People sit in no apparent order, except LeRoy and me. We wait for Monsieur le waiter-bartender to place us, and he does, in the middle. Except for the three glasses, the place settings look normal. I know the glasses are for red and white wine and water. What I don’t know is which goes with which. The fellow next to LeRoy reaches over and fills the biggest glass with water and the smallest with white and solves that problem.
Everyone is talking to someone. The lady next to me asks where we’re from. I tell her California, and the word goes up and down the table, and across to the other side. “Americans are here!”
Finally, the pig is rolled in. It looks to me like a patient on a gurney going to surgery. I wonder what the old folks think of this, but from the looks on their faces, all they’re thinking about is eating.
A guy in a stark-white three-story chef’s hat, snug-fitting stark-white chef’s apron, and more gold chains and medallions around his neck than Mr. T, steps forward, and I see it is Monsieur le waiter-bartender, now Monsieur le chef, and probably the owner, Monsieur le propriétaire, and Madame, his wife.
Monsieur begins speaking—a welcome? A blessing?

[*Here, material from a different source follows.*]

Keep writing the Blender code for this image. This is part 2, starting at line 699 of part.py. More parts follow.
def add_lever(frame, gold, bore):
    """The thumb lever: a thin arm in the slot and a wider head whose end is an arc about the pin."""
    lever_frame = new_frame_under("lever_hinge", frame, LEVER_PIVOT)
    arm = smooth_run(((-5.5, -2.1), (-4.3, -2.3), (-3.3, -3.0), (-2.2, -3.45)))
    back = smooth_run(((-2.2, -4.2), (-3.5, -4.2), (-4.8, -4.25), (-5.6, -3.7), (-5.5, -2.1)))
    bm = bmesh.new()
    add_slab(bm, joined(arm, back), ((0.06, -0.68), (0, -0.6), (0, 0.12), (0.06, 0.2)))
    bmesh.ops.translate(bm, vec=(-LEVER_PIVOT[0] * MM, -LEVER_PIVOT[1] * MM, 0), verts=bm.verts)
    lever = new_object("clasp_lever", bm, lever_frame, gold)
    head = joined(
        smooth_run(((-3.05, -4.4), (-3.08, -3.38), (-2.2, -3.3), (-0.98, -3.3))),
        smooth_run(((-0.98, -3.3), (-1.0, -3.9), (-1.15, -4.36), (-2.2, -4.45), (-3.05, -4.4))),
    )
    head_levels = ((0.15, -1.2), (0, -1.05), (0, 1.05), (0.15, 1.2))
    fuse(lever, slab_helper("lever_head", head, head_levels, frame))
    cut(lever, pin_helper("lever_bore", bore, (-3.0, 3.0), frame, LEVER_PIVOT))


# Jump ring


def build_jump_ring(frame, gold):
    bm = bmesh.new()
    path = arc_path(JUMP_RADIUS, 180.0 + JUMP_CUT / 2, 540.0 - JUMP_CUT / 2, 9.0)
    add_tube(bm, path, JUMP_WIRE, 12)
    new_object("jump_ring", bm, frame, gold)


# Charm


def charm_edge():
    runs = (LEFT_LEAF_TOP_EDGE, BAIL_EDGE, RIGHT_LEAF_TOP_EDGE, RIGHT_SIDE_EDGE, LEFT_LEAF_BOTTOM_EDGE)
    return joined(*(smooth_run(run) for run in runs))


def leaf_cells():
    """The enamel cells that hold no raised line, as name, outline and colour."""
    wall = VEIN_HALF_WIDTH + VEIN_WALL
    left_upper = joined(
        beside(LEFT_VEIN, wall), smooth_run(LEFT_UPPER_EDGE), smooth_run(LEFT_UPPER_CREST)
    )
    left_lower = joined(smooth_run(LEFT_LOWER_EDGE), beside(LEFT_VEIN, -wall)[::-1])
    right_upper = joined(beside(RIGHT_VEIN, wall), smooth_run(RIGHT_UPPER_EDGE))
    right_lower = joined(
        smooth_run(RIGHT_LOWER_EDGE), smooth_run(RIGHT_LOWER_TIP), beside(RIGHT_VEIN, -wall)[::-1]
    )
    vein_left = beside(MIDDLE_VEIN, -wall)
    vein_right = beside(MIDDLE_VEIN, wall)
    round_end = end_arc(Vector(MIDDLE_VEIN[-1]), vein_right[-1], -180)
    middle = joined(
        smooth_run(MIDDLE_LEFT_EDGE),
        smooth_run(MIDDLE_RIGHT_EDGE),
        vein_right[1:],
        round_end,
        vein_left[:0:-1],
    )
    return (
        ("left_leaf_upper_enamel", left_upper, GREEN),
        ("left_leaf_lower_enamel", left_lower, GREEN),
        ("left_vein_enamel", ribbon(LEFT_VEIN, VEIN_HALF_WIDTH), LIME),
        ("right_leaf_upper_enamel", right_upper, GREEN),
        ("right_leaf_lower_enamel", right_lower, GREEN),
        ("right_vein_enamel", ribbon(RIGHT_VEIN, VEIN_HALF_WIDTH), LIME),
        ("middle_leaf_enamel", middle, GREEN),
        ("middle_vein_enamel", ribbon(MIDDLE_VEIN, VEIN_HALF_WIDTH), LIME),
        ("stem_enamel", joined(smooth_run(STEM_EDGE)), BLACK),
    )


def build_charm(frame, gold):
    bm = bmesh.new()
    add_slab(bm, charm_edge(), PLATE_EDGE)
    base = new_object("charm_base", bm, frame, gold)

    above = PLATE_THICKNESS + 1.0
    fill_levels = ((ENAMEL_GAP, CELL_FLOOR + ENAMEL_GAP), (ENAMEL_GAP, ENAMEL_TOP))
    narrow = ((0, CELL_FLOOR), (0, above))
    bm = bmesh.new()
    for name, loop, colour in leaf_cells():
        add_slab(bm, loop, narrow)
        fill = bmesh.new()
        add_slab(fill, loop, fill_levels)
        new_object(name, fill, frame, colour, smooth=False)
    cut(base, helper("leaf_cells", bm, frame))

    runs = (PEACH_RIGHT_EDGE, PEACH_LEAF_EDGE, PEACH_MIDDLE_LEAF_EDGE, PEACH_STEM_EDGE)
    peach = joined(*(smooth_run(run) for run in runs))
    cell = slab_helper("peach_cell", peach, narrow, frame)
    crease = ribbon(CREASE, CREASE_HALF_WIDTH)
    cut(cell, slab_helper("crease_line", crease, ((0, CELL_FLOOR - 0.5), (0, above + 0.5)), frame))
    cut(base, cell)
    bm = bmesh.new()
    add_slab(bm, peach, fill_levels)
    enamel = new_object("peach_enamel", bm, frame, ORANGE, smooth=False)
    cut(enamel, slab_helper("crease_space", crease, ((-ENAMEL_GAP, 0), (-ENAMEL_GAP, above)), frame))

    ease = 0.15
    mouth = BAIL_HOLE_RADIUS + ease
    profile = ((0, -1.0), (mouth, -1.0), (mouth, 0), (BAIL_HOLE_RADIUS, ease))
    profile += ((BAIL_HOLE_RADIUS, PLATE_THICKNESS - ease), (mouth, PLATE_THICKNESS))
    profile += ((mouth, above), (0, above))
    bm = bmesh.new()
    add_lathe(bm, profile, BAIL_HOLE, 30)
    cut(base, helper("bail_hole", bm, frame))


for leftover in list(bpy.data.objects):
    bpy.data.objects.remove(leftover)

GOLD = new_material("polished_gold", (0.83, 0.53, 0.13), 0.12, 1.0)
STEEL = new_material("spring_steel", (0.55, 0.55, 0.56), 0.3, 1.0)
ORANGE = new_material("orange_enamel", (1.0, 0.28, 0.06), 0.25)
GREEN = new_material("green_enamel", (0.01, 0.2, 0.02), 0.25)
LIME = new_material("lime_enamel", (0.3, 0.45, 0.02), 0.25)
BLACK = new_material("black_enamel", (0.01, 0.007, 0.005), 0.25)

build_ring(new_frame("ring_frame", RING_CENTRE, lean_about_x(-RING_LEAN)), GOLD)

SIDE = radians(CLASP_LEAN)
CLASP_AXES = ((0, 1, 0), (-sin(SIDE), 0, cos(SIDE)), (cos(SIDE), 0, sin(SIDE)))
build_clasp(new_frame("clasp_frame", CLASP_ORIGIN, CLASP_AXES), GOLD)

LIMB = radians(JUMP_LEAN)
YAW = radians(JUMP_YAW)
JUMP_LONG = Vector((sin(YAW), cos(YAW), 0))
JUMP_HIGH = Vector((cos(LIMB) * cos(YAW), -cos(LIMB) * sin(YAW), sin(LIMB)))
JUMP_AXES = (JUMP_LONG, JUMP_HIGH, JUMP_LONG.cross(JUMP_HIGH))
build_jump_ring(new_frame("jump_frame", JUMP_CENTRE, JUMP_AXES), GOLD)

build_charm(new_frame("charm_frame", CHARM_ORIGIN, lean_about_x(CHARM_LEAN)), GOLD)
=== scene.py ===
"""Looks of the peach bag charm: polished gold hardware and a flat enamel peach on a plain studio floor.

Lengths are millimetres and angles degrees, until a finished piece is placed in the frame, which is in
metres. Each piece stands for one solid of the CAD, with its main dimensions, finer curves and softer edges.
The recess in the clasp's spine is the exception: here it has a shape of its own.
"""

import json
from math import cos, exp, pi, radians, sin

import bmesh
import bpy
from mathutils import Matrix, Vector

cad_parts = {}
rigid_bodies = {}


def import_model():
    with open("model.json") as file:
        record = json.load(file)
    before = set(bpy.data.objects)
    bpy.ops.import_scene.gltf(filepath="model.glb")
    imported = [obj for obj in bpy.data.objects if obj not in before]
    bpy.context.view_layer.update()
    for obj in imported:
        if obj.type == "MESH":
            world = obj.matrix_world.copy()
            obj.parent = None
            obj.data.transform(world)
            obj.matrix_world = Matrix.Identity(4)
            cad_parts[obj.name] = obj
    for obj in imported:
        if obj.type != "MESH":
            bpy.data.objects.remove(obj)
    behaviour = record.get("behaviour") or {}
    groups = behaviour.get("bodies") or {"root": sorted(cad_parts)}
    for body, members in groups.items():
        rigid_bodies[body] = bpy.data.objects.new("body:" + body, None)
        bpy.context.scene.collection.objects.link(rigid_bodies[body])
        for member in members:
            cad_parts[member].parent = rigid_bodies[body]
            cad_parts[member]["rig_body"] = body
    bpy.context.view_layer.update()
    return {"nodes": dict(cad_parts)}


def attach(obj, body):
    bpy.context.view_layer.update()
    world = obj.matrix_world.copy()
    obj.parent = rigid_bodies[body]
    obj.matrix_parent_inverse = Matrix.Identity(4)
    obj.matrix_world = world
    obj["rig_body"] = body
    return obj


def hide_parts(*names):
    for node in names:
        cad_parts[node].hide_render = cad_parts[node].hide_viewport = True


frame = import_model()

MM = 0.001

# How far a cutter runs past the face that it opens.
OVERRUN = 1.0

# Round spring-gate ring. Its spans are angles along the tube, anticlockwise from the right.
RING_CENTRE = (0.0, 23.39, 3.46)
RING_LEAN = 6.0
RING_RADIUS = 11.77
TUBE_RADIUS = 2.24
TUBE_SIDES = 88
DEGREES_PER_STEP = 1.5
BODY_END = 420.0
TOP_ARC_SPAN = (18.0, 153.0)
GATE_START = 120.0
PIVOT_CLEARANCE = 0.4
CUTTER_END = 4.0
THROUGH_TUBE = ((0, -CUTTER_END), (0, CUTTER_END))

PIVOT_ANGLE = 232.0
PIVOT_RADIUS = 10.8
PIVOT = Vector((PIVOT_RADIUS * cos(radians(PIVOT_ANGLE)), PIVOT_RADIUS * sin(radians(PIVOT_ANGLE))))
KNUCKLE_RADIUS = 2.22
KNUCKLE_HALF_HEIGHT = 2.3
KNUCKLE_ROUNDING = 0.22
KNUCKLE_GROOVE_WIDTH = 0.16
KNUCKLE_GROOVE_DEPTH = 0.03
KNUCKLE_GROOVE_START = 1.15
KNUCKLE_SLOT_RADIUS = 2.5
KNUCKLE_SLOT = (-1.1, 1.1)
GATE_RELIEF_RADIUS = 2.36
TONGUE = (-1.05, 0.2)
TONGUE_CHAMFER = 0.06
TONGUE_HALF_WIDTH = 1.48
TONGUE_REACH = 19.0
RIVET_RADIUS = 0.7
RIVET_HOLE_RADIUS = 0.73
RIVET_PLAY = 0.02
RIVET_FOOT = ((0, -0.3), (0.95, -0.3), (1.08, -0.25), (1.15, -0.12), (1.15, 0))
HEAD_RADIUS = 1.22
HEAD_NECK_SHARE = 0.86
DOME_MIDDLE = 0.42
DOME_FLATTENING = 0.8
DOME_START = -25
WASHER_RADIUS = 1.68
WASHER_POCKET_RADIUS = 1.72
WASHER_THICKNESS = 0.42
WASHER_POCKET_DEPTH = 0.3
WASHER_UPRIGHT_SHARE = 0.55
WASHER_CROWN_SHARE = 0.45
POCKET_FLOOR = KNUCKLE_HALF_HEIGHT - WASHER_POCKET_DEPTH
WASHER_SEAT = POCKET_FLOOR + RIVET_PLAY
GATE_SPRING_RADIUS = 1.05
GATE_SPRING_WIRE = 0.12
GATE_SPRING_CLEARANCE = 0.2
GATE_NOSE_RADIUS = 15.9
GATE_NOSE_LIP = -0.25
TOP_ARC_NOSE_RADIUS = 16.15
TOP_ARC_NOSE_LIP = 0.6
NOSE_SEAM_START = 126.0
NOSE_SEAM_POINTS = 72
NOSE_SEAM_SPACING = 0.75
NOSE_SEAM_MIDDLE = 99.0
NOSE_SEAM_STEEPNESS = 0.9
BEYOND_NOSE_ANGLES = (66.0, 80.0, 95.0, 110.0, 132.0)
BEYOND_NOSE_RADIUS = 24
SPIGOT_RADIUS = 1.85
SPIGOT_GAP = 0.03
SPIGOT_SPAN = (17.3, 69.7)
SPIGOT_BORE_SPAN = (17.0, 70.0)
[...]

A prayer that none of us gets ill? Maybe he’s telling us the history of this pig, from artificia
l insemination to birth to gurney? He pauses, lifts the largest of the medallions from his chest and holds it out for us to see the picture of him in the middle. I get it! He’s talking about himself, establishing his bona fides as chef, sommelier, propriétaire, as Monsieur Cochon Grillé. He makes the first cut, and a murmur goes out from the crowd.

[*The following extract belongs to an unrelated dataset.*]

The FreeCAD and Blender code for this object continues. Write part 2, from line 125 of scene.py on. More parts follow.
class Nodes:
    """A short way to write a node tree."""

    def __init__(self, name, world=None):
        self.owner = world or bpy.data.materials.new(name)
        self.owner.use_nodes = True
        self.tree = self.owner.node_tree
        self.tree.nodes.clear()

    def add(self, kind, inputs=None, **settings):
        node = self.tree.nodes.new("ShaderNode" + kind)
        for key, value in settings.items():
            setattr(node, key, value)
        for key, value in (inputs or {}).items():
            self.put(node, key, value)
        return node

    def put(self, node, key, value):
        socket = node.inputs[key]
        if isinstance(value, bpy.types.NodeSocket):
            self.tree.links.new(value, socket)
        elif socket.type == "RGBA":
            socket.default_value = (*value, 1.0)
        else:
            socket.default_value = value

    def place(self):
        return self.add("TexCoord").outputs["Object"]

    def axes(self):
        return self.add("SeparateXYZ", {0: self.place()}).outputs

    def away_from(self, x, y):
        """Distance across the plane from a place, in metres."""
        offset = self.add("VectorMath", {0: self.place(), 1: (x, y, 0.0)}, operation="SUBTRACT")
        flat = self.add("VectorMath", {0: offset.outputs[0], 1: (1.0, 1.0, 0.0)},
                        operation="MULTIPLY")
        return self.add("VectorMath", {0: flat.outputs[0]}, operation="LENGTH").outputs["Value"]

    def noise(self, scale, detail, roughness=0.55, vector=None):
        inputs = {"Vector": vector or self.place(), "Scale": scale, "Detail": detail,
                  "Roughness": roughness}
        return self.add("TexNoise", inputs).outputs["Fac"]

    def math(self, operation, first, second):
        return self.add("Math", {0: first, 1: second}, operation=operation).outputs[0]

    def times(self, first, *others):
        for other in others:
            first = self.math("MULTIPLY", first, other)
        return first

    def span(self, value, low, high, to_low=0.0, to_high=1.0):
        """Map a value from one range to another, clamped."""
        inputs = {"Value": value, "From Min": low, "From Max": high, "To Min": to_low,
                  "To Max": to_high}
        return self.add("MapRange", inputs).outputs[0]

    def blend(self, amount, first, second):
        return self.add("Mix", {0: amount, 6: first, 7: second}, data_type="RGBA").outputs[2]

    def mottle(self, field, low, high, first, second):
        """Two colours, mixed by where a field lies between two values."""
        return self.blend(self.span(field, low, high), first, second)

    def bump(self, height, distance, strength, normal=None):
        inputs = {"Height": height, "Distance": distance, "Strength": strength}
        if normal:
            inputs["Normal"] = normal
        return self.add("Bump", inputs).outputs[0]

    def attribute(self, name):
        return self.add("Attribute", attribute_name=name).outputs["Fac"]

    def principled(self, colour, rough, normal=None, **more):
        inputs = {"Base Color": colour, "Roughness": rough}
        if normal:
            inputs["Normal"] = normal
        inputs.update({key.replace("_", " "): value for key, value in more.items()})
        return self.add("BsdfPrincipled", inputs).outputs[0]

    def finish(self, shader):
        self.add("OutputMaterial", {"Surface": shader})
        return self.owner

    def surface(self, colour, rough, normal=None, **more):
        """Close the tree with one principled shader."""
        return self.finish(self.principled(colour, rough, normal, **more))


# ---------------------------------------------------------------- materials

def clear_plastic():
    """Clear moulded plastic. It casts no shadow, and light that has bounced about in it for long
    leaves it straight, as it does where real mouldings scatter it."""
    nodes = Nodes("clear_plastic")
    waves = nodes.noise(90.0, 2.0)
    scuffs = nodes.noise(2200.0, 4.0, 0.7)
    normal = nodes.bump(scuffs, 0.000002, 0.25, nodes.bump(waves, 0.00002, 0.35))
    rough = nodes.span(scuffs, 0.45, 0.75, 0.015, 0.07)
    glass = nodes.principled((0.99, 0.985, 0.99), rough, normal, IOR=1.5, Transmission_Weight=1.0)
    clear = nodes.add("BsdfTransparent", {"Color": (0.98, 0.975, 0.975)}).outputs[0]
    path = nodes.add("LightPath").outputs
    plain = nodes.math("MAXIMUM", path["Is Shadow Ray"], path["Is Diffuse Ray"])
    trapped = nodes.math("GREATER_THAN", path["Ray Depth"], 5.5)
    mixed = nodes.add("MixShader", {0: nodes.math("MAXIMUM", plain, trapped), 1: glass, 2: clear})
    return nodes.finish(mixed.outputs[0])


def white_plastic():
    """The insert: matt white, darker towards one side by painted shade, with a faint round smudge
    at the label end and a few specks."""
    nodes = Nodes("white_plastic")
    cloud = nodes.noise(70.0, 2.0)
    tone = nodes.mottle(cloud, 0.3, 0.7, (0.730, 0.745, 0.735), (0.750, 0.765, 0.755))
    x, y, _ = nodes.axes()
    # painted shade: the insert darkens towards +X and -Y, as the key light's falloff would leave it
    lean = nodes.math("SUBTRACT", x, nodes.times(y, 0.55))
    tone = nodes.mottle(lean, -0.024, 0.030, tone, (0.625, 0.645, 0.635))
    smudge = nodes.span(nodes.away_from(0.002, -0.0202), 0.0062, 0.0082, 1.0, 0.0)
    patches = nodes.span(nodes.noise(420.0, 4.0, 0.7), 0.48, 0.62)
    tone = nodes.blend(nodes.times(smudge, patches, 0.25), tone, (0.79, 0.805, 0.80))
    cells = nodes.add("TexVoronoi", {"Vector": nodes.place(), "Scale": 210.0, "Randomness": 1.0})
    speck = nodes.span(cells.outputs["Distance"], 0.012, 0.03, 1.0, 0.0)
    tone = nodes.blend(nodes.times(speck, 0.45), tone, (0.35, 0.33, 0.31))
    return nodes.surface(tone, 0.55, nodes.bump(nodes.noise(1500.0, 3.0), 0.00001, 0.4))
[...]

Monsieur cuts and carves like a French Benihana and places a juicy chunk of pig on a plate. Madame adds ice-cream scoops full of ratatouille and scalloped potatoes, which seem to be de rigueur with pig. The plates are passed hand-to-hand down the row like a human conveyer belt. People help themselves to bread and butter, which are limitless, as is the wine. There’s enough food for seconds and thirds, and enough red and white wine to loop 162 full, sated, satisfied diners. I happily note the table is a mess and people are eating with their fingers, elbows on the table, occasionally talking with their mouths full of food.
I turn to the lady next to me and say, “J’aime beaucoup le cochon.” I love the pig. I say it as if the pig is my secret lover, or I’m into some strange kind of porcine worship.
“Oui,” she says, and turns toward the sane person on her right.
The food keeps coming, until even the French can no longer eat. “I’m beat,” LeRoy says. “I just want to crawl under the table and sleep.”
“Me too.” But just when I’m hoping for nap time, Monsieur Cochon Grillé returns with a floor mic and places it at the head of the tables, next to what’s left of the pig.
“What’s this?” LeRoy asks me.
“I don’t know.”
I ask the lady next to me. “Qu’est-ce que c’est?”
“Le chant,” she says.
“Chanting,” I say to LeRoy. He’s Catholic, I figure he’ll understand.
“Who’s chanting? What?”
Two good questions, neither of which I answer.
We all sit there staring at the mic, waiting for something or someone to appear. Heads turn, people look down their row, left and right, across to the other side, at the doors, the windows, floor, ceiling. It’s like being in school when the teacher asks a question and no one knows the answer, and everyone’s thinking, ‘Please, God, not me,’ and hopes, if they don’t make eye contact they won’t be called. That’s what we’re all doing, when an old fellow—late seventies, early eighties—wearing pressed yellow slacks, a bright-blue shirt, and sandals pushes his chair back and walks from the back of the room to the mic. I’m wondering if this is a setup, if he’s a ringer like the “volunteers” at Cirque de Soleil, or if this is for real.